One of the most worrying consequences of this fixation with female appearance is the way attitudes filter down through society, impacting on the self-esteem and confidence of younger generations. A survey carried out by GirlGuiding UK found 87pc of girls aged between 11 and 21 believe that women are judged on their appearance, not their abilities.
According to a new Dove Global Report, nine out of 10 women feel bad about themselves when they look in the mirror and are constantly checking in reflective surfaces ready to see negatives.
In cases of online abuse, 40pc of attacks are cruel jibes about the victim's appearance.
“Worryingly, this problem doesn't just impact on celebrities,” says Dr Deirdre Cowman, a psychology lecturer at All Hallows College and advocate of the Endangered Bodies campaign.
“In research conducted with young people in Ireland, 60pc said that they feel pressurised to look good for other people and not surprisingly girls are far more likely to say this than boys.
Happily Dr Cowman feels the tide might be turning, with more high profile women acknowledging the pressure to look perfect and some, including Lily Allen and Lady Gaga, calling out commentators making observations about their weight or appearance.
Having being told she needed to lose weight for roles earlier in her career, Jennifer Lawrence recently appealed for an out and out ban on “fat shaming”.

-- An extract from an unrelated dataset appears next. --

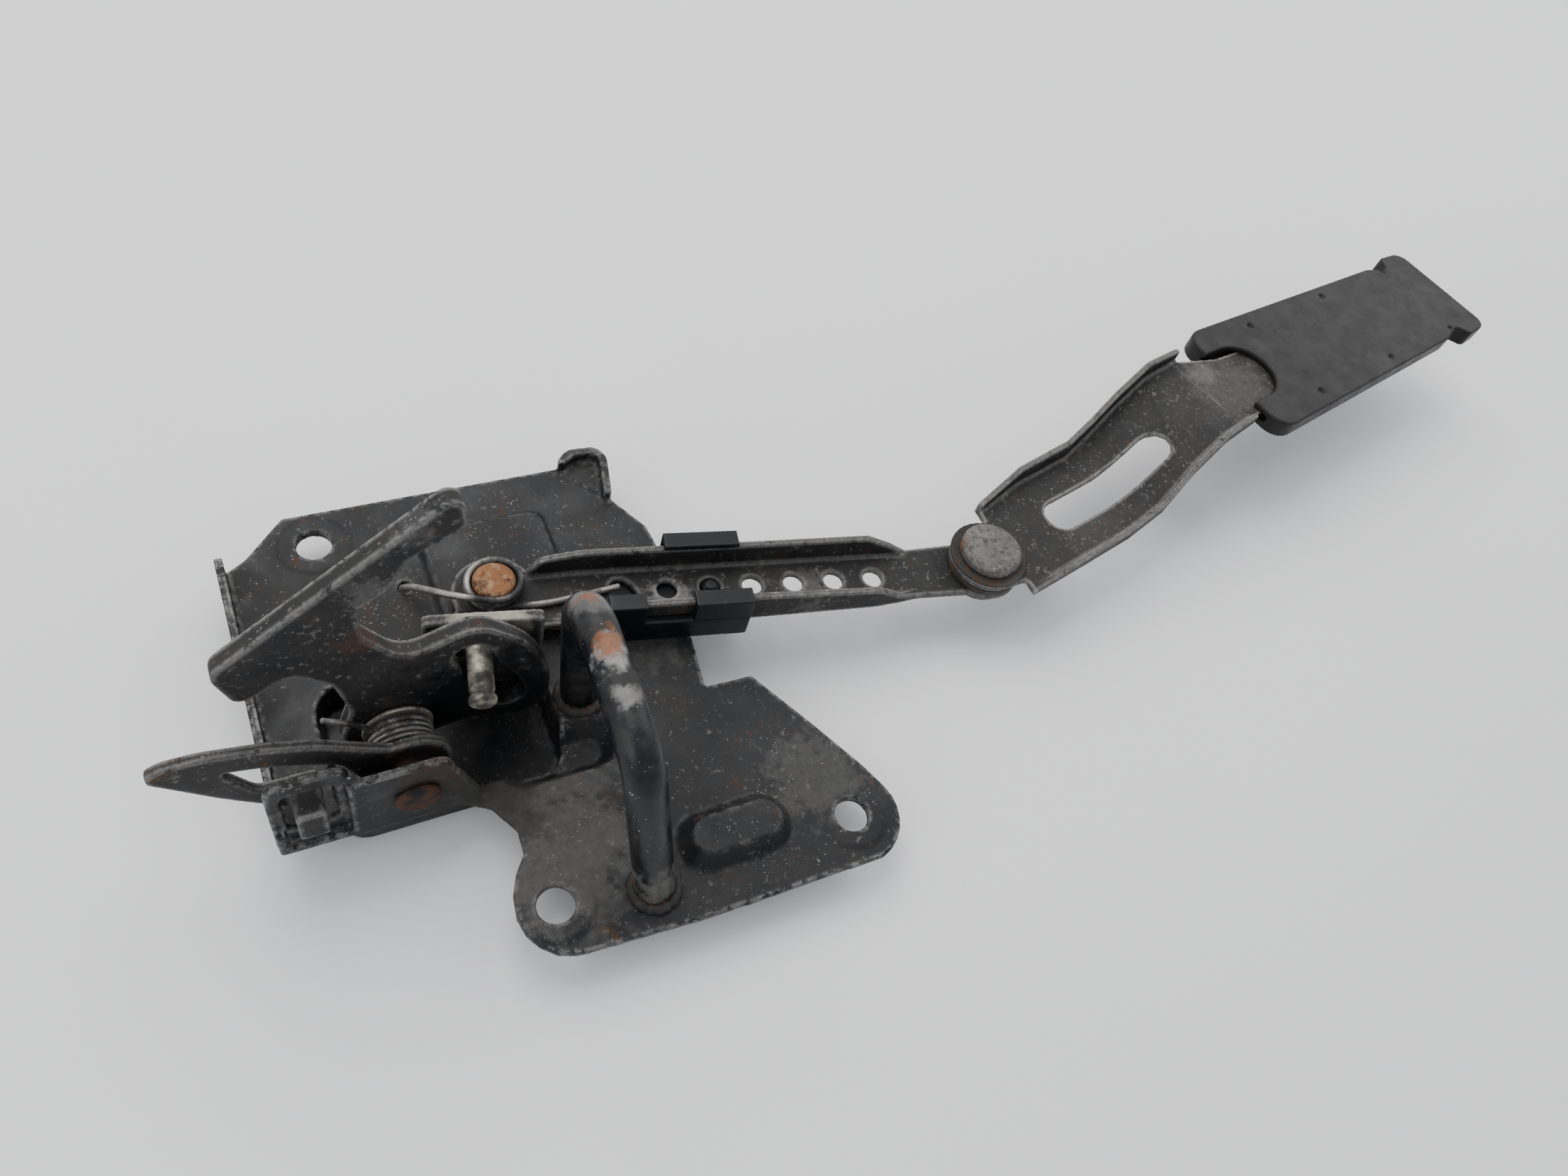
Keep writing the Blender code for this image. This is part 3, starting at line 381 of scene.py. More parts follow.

“I think the media has to take responsibility for the effect it has on our younger generations,” she told TV host Barbara Walters. “All of a sudden being funny is making fun of the girl that's wearing an ugly dress. And the word fat! I think it should be illegal to call someone fat on TV. If we're regulating cigarettes and sex and cuss words because of the effect it has on our younger generations why aren't we regulating things like calling someone fat?”